Niall Ferguson challenges the immediate narrative of defeat surrounding a new U.S.-Iran agreement by asking a provocative question: what if peace is more dangerous to the Iranian regime than war? In a piece that bridges 1918 idealism with a fictionalized 2026 geopolitical reality, he argues that the "surrender" critics fear might actually be the catalyst for the Islamic Republic's collapse from within.

The Wilsonian Shadow

Ferguson opens by juxtaposing Woodrow Wilson's 14 Points of 1918 against a newly revealed set of diplomatic terms from the Trump administration in June 2026. He notes that while Wilson envisioned "open covenants of peace, openly arrived at," the current agreement feels like a retreat from earlier, more aggressive war aims. The author points out that just months prior, some proponents of the conflict sought regime change, yet the resulting Memorandum of Understanding (MOU) appears to solidify the very military dictatorship—the Islamic Revolutionary Guard Corps—that they hoped to dismantle.

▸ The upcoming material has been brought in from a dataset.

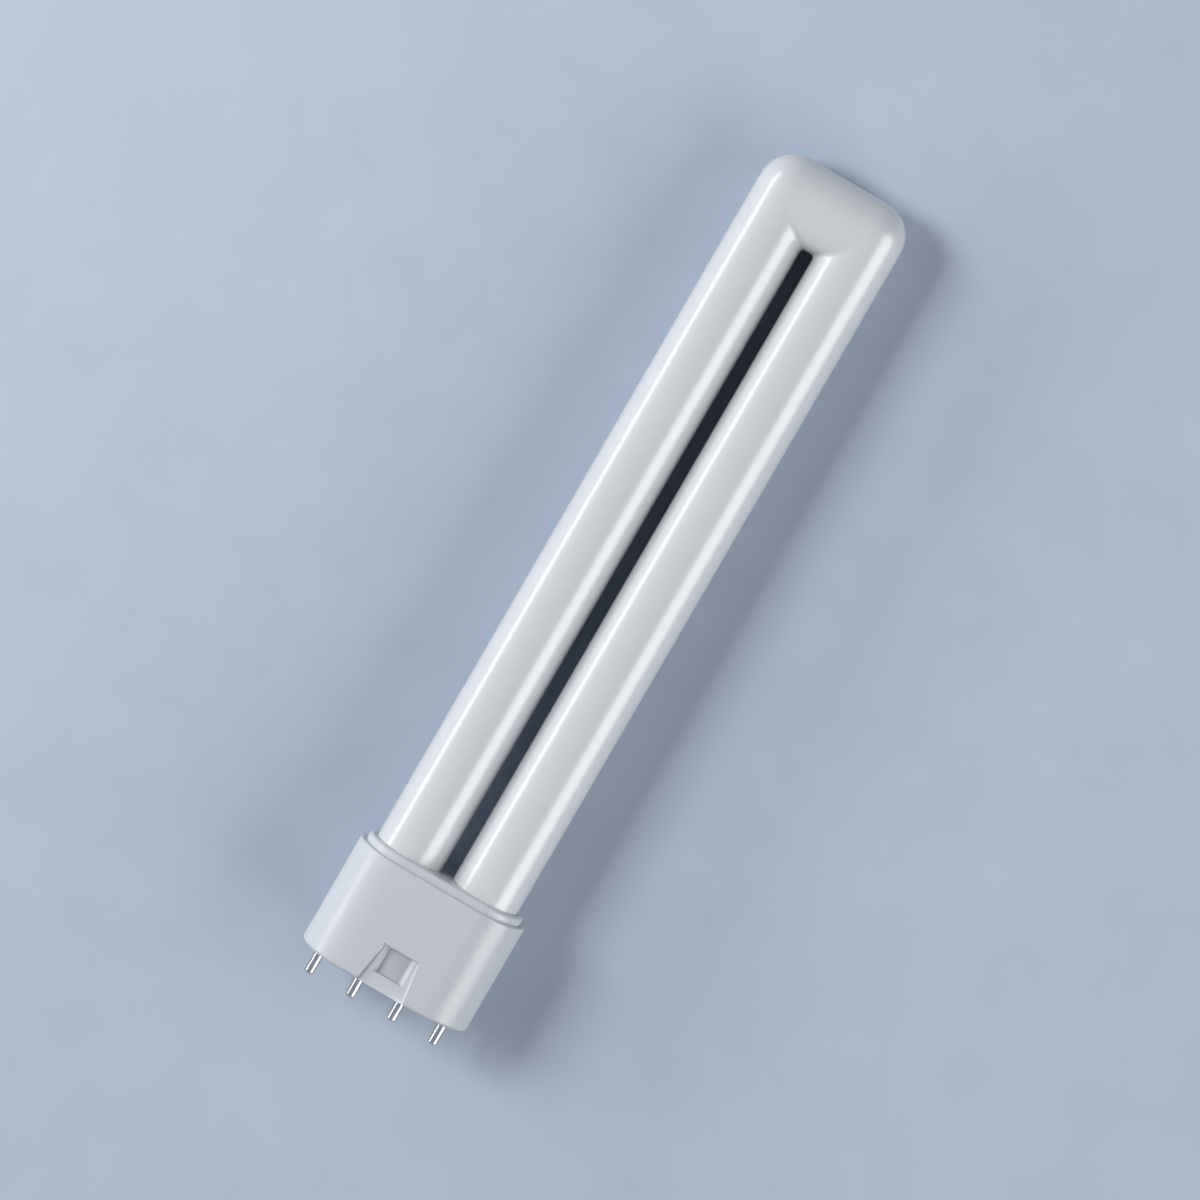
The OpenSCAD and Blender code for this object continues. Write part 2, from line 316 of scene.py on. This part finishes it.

"The contrast with Wilson's list is not flattering to the current inhabitant of the White House."

This framing is sharp, forcing readers to confront the gap between stated objectives and diplomatic outcomes. Ferguson suggests that Secretary of State Marco Rubio's original goals—to destroy missile launchers and factories—may have been only partially met, if at all. The author argues that the administration chose a path similar to the 1956 Suez Crisis rather than a Gallipoli-style ground invasion, citing economic resilience in the U.S. as the deciding factor.

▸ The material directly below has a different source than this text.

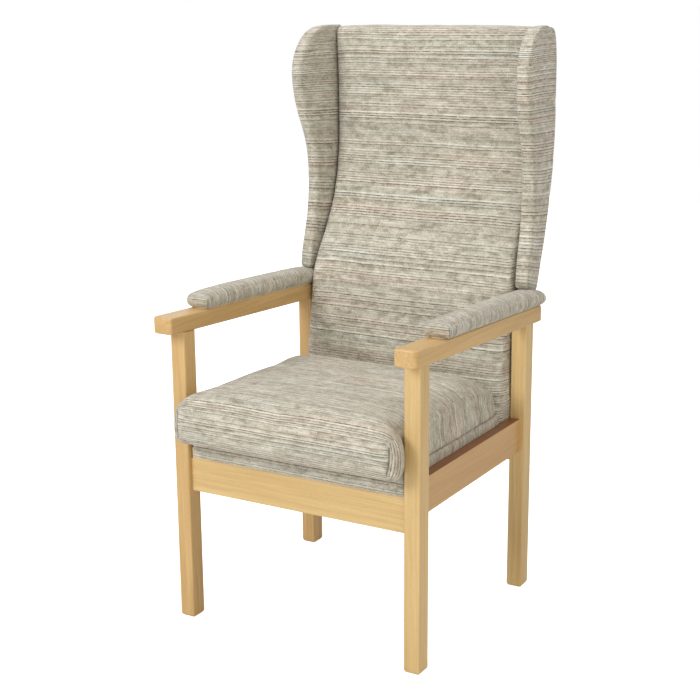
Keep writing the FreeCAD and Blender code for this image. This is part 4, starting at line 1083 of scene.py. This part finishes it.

"Unlike British prime minister Anthony Eden, he was not forced by economic pressure to abandon his war in the Middle East, as U.S. markets largely shrugged off the closure of the strait."

Critics might argue that equating a modern superpower's strategic pause with the colonial humiliation of Suez is hyperbolic, but Ferguson uses it effectively to highlight the administration's willingness to pivot when costs mount. The core of his argument rests on the specific terms of the MOU: an immediate halt to military operations, a commitment to negotiate a final deal within 60 days, and the lifting of sanctions in exchange for a vague reaffirmation that Iran will not develop nuclear weapons.

"It is also quite obviously a very weak instrument compared with Barack Obama's Joint Comprehensive Plan of Action (JCPOA) of 2015."

The text highlights how generous the deal appears to be, noting that the U.S. commits $300 billion for reconstruction and agrees to unfreeze Iranian assets. Ferguson acknowledges that this looks like a massive concession compared to previous hardline stances. However, he pivots quickly to suggest that the "carrots" offered here are so enticing they might destabilize the regime more effectively than bombs ever could.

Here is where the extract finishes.